Like all other public exhibitions, the police court failed a little in point of punctuality. It was advertised to open at nine o’clock, but it was nearer ten when, after several false alarms, the clerk in a rapid, inarticulate formula declared it now opened, and invoked the blessing of God on the Commonwealth of Massachusetts. Even then there was a long wait before we of the audience heard the scuffling of the feet of the prisoners on what seemed a broad stairway behind the barrier at the judge’s right, and before any of them came in sight they were commanded by the attendant policeman to sit down, and apparently did so, on the top of the stairs. The clerk now turned towards them with a sheaf of the forms which the policemen had filled out in his hand, and successively addressed them by name:--

“Larry McShane!”

“Here, sor.”

“Complained of for being drunk. Guilty or not guilty?”

“Guilty, sor.”

“Pay a fine of one dollar and costs, and stand committed to the House of Industry.”

He jotted something down on the back of each indictment, and half turned to toss it on to his desk, and then resumed the catalogue of these offenders, accusing and dooming them all in the same weary and passionless monotone.
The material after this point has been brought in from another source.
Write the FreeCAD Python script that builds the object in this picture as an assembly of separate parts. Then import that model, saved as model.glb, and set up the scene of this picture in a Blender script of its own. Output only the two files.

I confess that I had at the time the strongest curiosity to see them, but it has since struck me that it was a finer effect merely to hear their voices in response, and to leave their figures and faces to the fancy. Sometimes the voice that answered “Guilty” was youthful, and sometimes, I grieve to say, it was feminine, though under the circumstances it had naturally that subdued tone which is thought such an excellent thing in woman. Usually, however, the voices were old and raucous, as if they had many times made the same plea in the same place, and they pronounced sir _sor_. The clerk’s sheaf of accusations being exhausted, they all apparently scuffled downstairs again. But a number must have remained, for now, after this sort of overture, the entertainment began in earnest, the actors on the scene appearing as they were summoned from the same invisible space behind the railing, which I think was probably sunk a little lower than the level of the auditorium, and which might, to humor the theatrical illusion, be regarded as the green-room.

II.

The first piece was what I may call a little Police Pastoral, in recognition of the pretty touch of poetry which graced it. A half-grown, baddish-looking boy was arraigned for assault and battery, and took his place at one end of that long table on which rested the clerk’s desk, while a young girl of thirteen or fourteen advanced from the audience, and placed herself at the other end. She was dressed in a well-fitting ready-made suit, which somehow suggested itself as having been “marked down” to come within her means; and she wore a cheap yet tasteful hat, under which her face, as honest as it was comely, looked modestly up at the judge when he questioned her. It appeared that she was passing the apple-stand which the defendant was keeping for his mother, when he had suddenly abandoned his charge, followed her into a gate where she had taken refuge, and struck her; her cries attracted the police, and he was arrested. The officer corroborated her story, and then the judge made a signal to the prisoner, by which it seemed that he was privileged to cross-question his accuser. The injured youth seized the occasion, and in a loud-bullying, yet plaintive tone proceeded as best he could to damage the case against him.

_He_: “Didn’t you pass my mother’s stand with them girls the day before?”

_She_, frankly: “Yes, I _did_.”

_He_: “And didn’t you laugh at me, and call me an apple-woman?”

_She_, as before: “Yes, I _did_.”

_He_: “And hain’t you hit _me_, sometimes, before this?”

_She_, evasively: “I’ve never hit you to hurt you.”

_He_: “Now, that hain’t the question! The question is whether you’ve ever hit me.”

_She_: “Yes, I have--when you were trying to hold me. It was the other girls called you names. I only called you names once.”

_He_: “I want to know whether I hurt you any when you hollered out that way?”

_She_: “Yes, you _did_. And if I hadn’t screamed you _would_ have done it. I don’t suppose you’d have hurt me a great _deal_, but you have hurt _some_ of the girls.”

_The Judge_: “Did he bruise you severely when he struck you?”

_She_, with a relenting glance, full of soft compassion, at her enemy: “Well, he didn’t bruise me _very_ much.”

_The Judge_: “Has he been in the habit of assaulting the other young girls?”

_She_: “He never did _me_ before.” Then, with a sudden burst, “And I think I was every bit as much to blame as he was! I had no business to tease him.”